* [What you need to do]: Restate the entire listing word for word.

#####

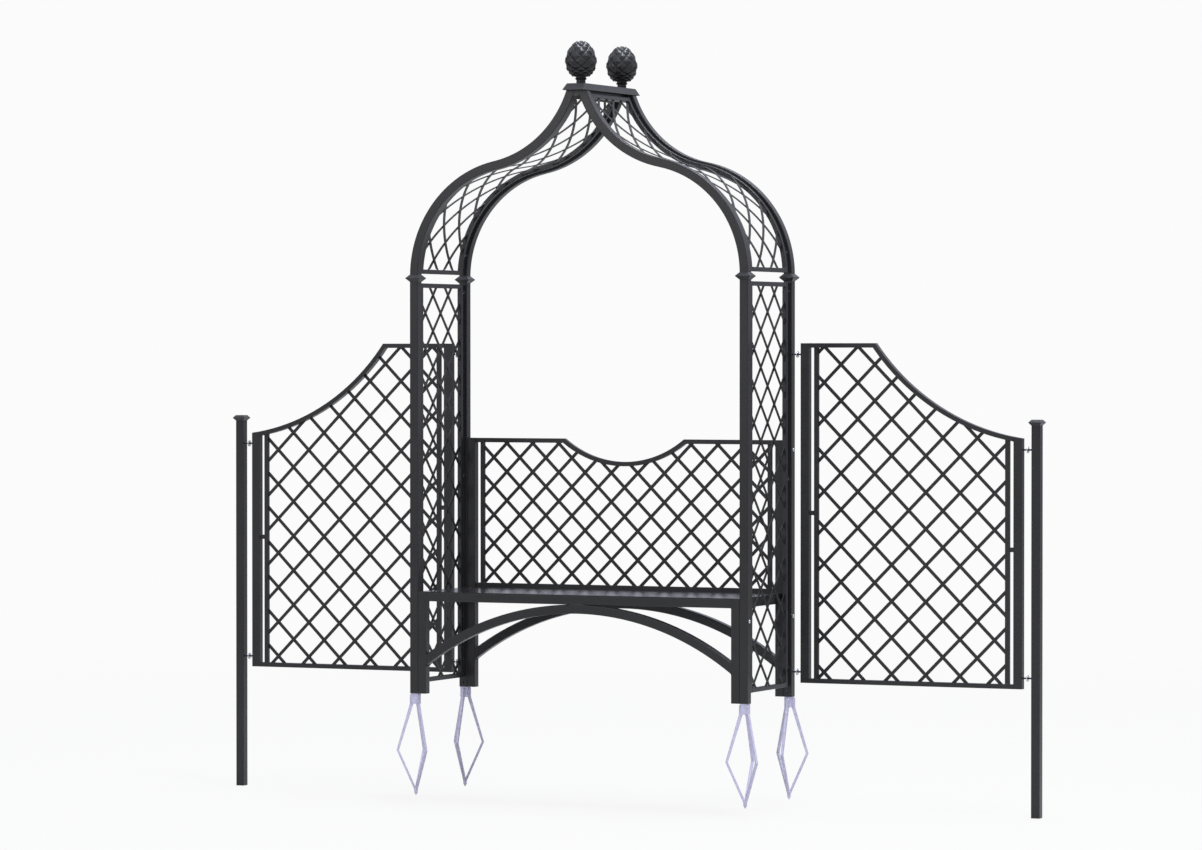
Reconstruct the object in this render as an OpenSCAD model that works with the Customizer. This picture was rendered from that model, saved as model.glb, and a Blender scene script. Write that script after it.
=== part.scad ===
// Arbor bench: an ogee-arched garden arbor with a seat and two side wings.
// Millimetres, +X right, -Y front, +Z up, origin on the ground midway between the posts.

/* [Arbor posts] */
// Distance between the post centrelines from left to right
bay_w = 1614; // [1400:1:1900]
// Distance between the post centrelines from front to back
bay_d = 500; // [440:1:640]
// Side of the square posts, bench legs and arch tubes
post_s = 40; // [36:1:46]
// Wall of the square tubes
wall = 2; // [1.5:0.1:2.5]
// Corner radius of the square tubes
tube_r = 3; // [2.6:0.1:4]
// Height of the posts above the ground
post_h = 1855; // [1750:1:2100]

/* [Capitals] */
// Height of a capital between the post and the arch tube
capital_h = 32; // [24:1:44]
// Width of a capital across its sharp edge
capital_w = 70; // [60:1:84]
// Length of the spigots that plug a capital into its tubes
spigot_l = 30; // [15:1:60]
// Clearance all round a spigot in its tube
spigot_clear = 0.3; // [0.1:0.1:0.8]

/* [Ogee arch] */
// Steepest lean of the arch from the vertical, in degrees
arch_lean = 77.27; // [72:0.01:82]
// Straight run between the two curves of the arch
arch_straight = 27.6; // [5:0.1:60]
// Depth that the curve springs below the top of the capital
arch_sink = 5.5; // [0:0.5:10]
// Lean of the arch tubes where they meet at the ridge, in degrees
ridge_lean = 20.74; // [16:0.01:26]
// Gap between the left and right arch tubes inside the ridge cap
crown_gap = 3.2; // [1:0.1:8]

/* [Ridge] */
// Rise of the cap's lower edge above the end of the arch curve
cap_rise = 14; // [8:0.5:20]
// Height of the ridge cap
cap_h = 30; // [28:1:45]
// Sheet thickness of the ridge cap
cap_t = 2; // [1:0.1:3]
// Gap between the arch tubes and the inside of the cap
cap_clear = 2; // [1:0.1:5]
// Reach of the cap past the front and back faces of the arches
cap_reach = 33; // [28:1:50]
// Run of the hipped ends of the cap
cap_hip = 25.5; // [10:0.5:27]
// Depth that the arch tubes reach into the cap
tip_in = 12; // [6:0.5:16]
// Side of the square ridge beam
beam_s = 40; // [34:1:44]

/* [Finials] */
// Distance from the post centreline to the finial's axis
finial_in = 31; // [25:1:60]
// Radius of the stem
stem_r = 20.5; // [16:0.5:24]
// Height of the stem with its collar
stem_h = 32; // [26:1:45]
// Radius of the collar
collar_r = 26.7; // [25:0.1:32]
// Height of the edge of the collar above the foot of the stem
collar_z = 22; // [14:0.5:26]
// Half height of the edge of the collar
collar_edge = 2; // [1:0.1:3]
// Largest radius of the cone
cone_r = 71; // [55:0.5:85]
// Height of the cone
cone_h = 160; // [130:1:200]
// Height of the widest place of the cone
cone_mid = 65; // [50:1:80]
// Radius of the cone where it stands on its collar
cone_foot_r = 34; // [28:0.5:45]
// Rows of scales on the cone
scale_rows = 8; // [5:1:10]
// Scales in each row of the cone
scales_round = 8; // [6:1:14]
// Depth that the scales stand out
scale_out = 7; // [3:0.5:9]
// Height of the point of a scale
scale_tip = 16; // [8:0.5:24]
// Thickness of the upper edge of a scale
scale_edge = 1.2; // [0.6:0.1:2]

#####

* [Task result]:
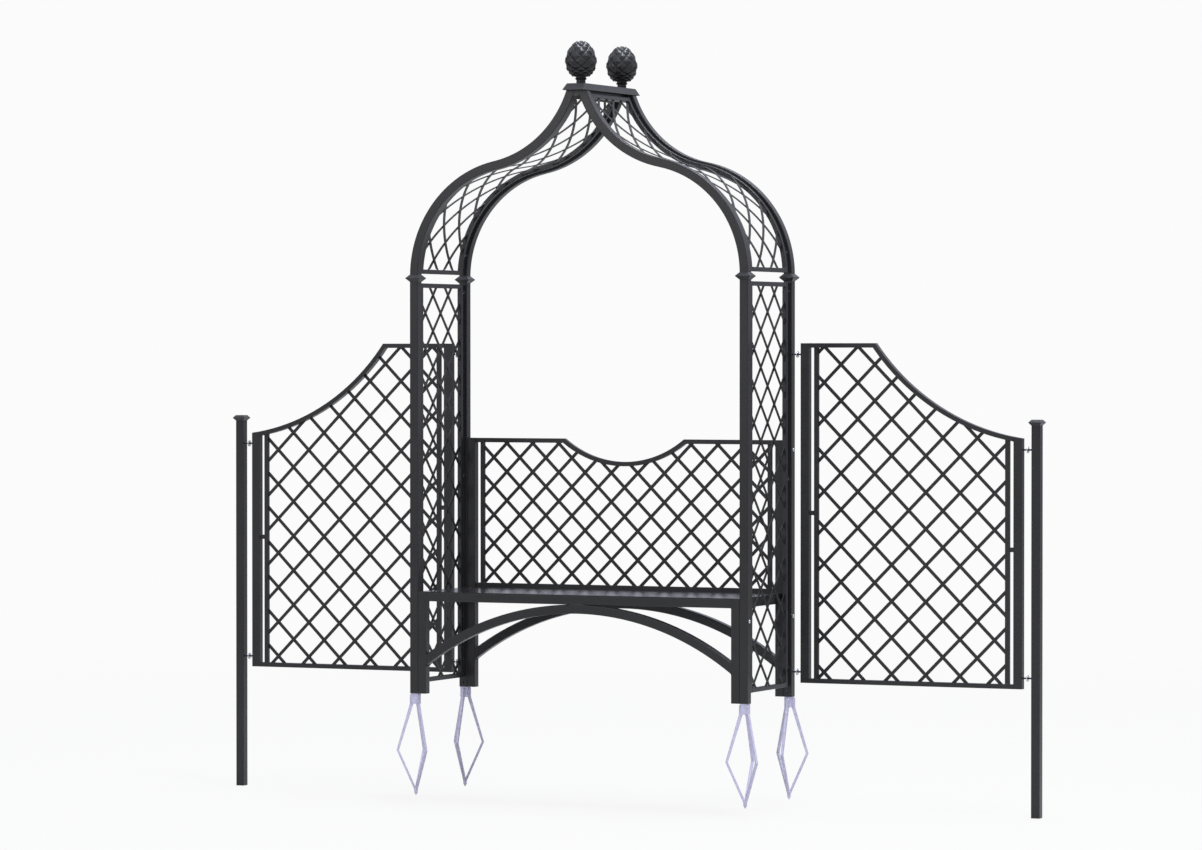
Reconstruct the object in this render as an OpenSCAD model that works with the Customizer. This picture was rendered from that model, saved as model.glb, and a Blender scene script. Write that script after it.
=== part.scad ===
// Arbor bench: an ogee-arched garden arbor with a seat and two side wings.
// Millimetres, +X right, -Y front, +Z up, origin on the ground midway between the posts.

/* [Arbor posts] */
// Distance between the post centrelines from left to right
bay_w = 1614; // [1400:1:1900]
// Distance between the post centrelines from front to back
bay_d = 500; // [440:1:640]
// Side of the square posts, bench legs and arch tubes
post_s = 40; // [36:1:46]
// Wall of the square tubes
wall = 2; // [1.5:0.1:2.5]
// Corner radius of the square tubes
tube_r = 3; // [2.6:0.1:4]
// Height of the posts above the ground
post_h = 1855; // [1750:1:2100]

/* [Capitals] */
// Height of a capital between the post and the arch tube
capital_h = 32; // [24:1:44]
// Width of a capital across its sharp edge
capital_w = 70; // [60:1:84]
// Length of the spigots that plug a capital into its tubes
spigot_l = 30; // [15:1:60]
// Clearance all round a spigot in its tube
spigot_clear = 0.3; // [0.1:0.1:0.8]

/* [Ogee arch] */
// Steepest lean of the arch from the vertical, in degrees
arch_lean = 77.27; // [72:0.01:82]
// Straight run between the two curves of the arch
arch_straight = 27.6; // [5:0.1:60]
// Depth that the curve springs below the top of the capital
arch_sink = 5.5; // [0:0.5:10]
// Lean of the arch tubes where they meet at the ridge, in degrees
ridge_lean = 20.74; // [16:0.01:26]
// Gap between the left and right arch tubes inside the ridge cap
crown_gap = 3.2; // [1:0.1:8]

/* [Ridge] */
// Rise of the cap's lower edge above the end of the arch curve
cap_rise = 14; // [8:0.5:20]
// Height of the ridge cap
cap_h = 30; // [28:1:45]
// Sheet thickness of the ridge cap
cap_t = 2; // [1:0.1:3]
// Gap between the arch tubes and the inside of the cap
cap_clear = 2; // [1:0.1:5]
// Reach of the cap past the front and back faces of the arches
cap_reach = 33; // [28:1:50]
// Run of the hipped ends of the cap
cap_hip = 25.5; // [10:0.5:27]
// Depth that the arch tubes reach into the cap
tip_in = 12; // [6:0.5:16]
// Side of the square ridge beam
beam_s = 40; // [34:1:44]

/* [Finials] */
// Distance from the post centreline to the finial's axis
finial_in = 31; // [25:1:60]
// Radius of the stem
stem_r = 20.5; // [16:0.5:24]
// Height of the stem with its collar
stem_h = 32; // [26:1:45]
// Radius of the collar
collar_r = 26.7; // [25:0.1:32]
// Height of the edge of the collar above the foot of the stem
collar_z = 22; // [14:0.5:26]
// Half height of the edge of the collar
collar_edge = 2; // [1:0.1:3]
// Largest radius of the cone
cone_r = 71; // [55:0.5:85]
// Height of the cone
cone_h = 160; // [130:1:200]
// Height of the widest place of the cone
cone_mid = 65; // [50:1:80]
// Radius of the cone where it stands on its collar
cone_foot_r = 34; // [28:0.5:45]
// Rows of scales on the cone
scale_rows = 8; // [5:1:10]
// Scales in each row of the cone
scales_round = 8; // [6:1:14]
// Depth that the scales stand out
scale_out = 7; // [3:0.5:9]
// Height of the point of a scale
scale_tip = 16; // [8:0.5:24]
// Thickness of the upper edge of a scale
scale_edge = 1.2; // [0.6:0.1:2]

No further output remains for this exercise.